- Given information
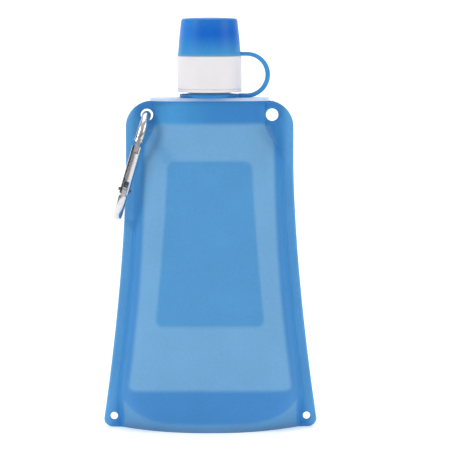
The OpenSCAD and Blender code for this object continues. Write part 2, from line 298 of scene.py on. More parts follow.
@dataclass(frozen=True)
class MilkyPlastic:
    """Milky translucent plastic that takes up the blue of the silicone round it, with painted shadow near
    the neck and a painted glow.

    Attributes:
        name: The material's name.
        inner: Its colour at the foot of the neck: the blue of the silicone beneath, darkened with painted
            shadow of the screw cap and ring.
        outer: Its colour at the ends of the plate.
        upper: Its colour on the threaded part of the neck.
        inner_r: Where the inner colour ends, in metres from the neck's axis.
        outer_r: Where the outer colour is full.
        upper_z: Height above which the upper colour shows.
        lit: Colour of its painted glow, an emission that stands in for light coming through it from
            behind.
        light: Strength of that painted glow.
    """

    name: str
    # The inner colour is partly painted shadow of the screw cap and ring.
    inner: Colour = linear(98, 140, 180)
    outer: Colour = linear(188, 196, 214)
    upper: Colour = linear(218, 224, 234)
    inner_r: float = 0.0122
    outer_r: float = 0.027
    upper_z: float = 0.1925
    lit: Colour = linear(110, 146, 184)
    light: float = 0.3

    def material(self) -> bpy.types.Material:
        """Build the material."""
        g = Graph(self.name)
        # The emission is a painted glow that stands in for light coming through the plastic.
        g.set(IOR=1.49, Subsurface_Weight=0.2, Subsurface_Scale=0.003, Subsurface_Radius=(0.9, 0.95, 1.0),
              Emission_Color=(*self.lit, 1), Emission_Strength=self.light)
        split = g.node("SeparateXYZ")
        g.link(g.node("TexCoord").outputs["Object"], split.inputs[0])
        flat = g.node("CombineXYZ")
        g.link(split.outputs["X"], flat.inputs["X"])
        g.link(split.outputs["Y"], flat.inputs["Y"])
        reach = g.node("VectorMath", operation="LENGTH")
        g.link(flat.outputs[0], reach.inputs[0])
        # Darker towards the neck's axis: the blue beneath, with painted shadow of the screw cap and ring.
        along = g.mix(self.inner, self.outer,
                      g.ranged(reach.outputs["Value"], 0, 1, self.inner_r, self.outer_r))
        whole = g.mix(along, self.upper,
                      g.ranged(split.outputs["Z"], 0, 1, self.upper_z, self.upper_z + 0.0012))
        g.into(g.tint(whole, g.ranged(g.noise(70, 3), 0.97, 1.02)), "Base Color")
        g.into(g.ranged(g.noise(260, 4), 0.26, 0.38), "Roughness")
        g.bump(g.noise(3000, 3), 0.08, 0.00008)
        return g.material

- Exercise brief
Copy out every line of the data above, exactly as given.

- Solution
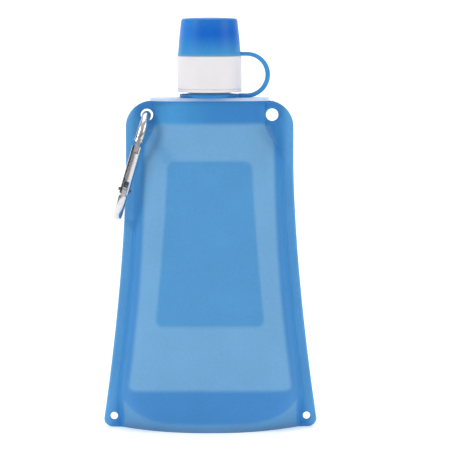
The OpenSCAD and Blender code for this object continues. Write part 2, from line 298 of scene.py on. More parts follow.
@dataclass(frozen=True)
class MilkyPlastic:
    """Milky translucent plastic that takes up the blue of the silicone round it, with painted shadow near
    the neck and a painted glow.

    Attributes:
        name: The material's name.
        inner: Its colour at the foot of the neck: the blue of the silicone beneath, darkened with painted
            shadow of the screw cap and ring.
        outer: Its colour at the ends of the plate.
        upper: Its colour on the threaded part of the neck.
        inner_r: Where the inner colour ends, in metres from the neck's axis.
        outer_r: Where the outer colour is full.
        upper_z: Height above which the upper colour shows.
        lit: Colour of its painted glow, an emission that stands in for light coming through it from
            behind.
        light: Strength of that painted glow.
    """

    name: str
    # The inner colour is partly painted shadow of the screw cap and ring.
    inner: Colour = linear(98, 140, 180)
    outer: Colour = linear(188, 196, 214)
    upper: Colour = linear(218, 224, 234)
    inner_r: float = 0.0122
    outer_r: float = 0.027
    upper_z: float = 0.1925
    lit: Colour = linear(110, 146, 184)
    light: float = 0.3

    def material(self) -> bpy.types.Material:
        """Build the material."""
        g = Graph(self.name)
        # The emission is a painted glow that stands in for light coming through the plastic.
        g.set(IOR=1.49, Subsurface_Weight=0.2, Subsurface_Scale=0.003, Subsurface_Radius=(0.9, 0.95, 1.0),
              Emission_Color=(*self.lit, 1), Emission_Strength=self.light)
        split = g.node("SeparateXYZ")
        g.link(g.node("TexCoord").outputs["Object"], split.inputs[0])
        flat = g.node("CombineXYZ")
        g.link(split.outputs["X"], flat.inputs["X"])
        g.link(split.outputs["Y"], flat.inputs["Y"])
        reach = g.node("VectorMath", operation="LENGTH")
        g.link(flat.outputs[0], reach.inputs[0])
        # Darker towards the neck's axis: the blue beneath, with painted shadow of the screw cap and ring.
        along = g.mix(self.inner, self.outer,
                      g.ranged(reach.outputs["Value"], 0, 1, self.inner_r, self.outer_r))
        whole = g.mix(along, self.upper,
                      g.ranged(split.outputs["Z"], 0, 1, self.upper_z, self.upper_z + 0.0012))
        g.into(g.tint(whole, g.ranged(g.noise(70, 3), 0.97, 1.02)), "Base Color")
        g.into(g.ranged(g.noise(260, 4), 0.26, 0.38), "Roughness")
        g.bump(g.noise(3000, 3), 0.08, 0.00008)
        return g.material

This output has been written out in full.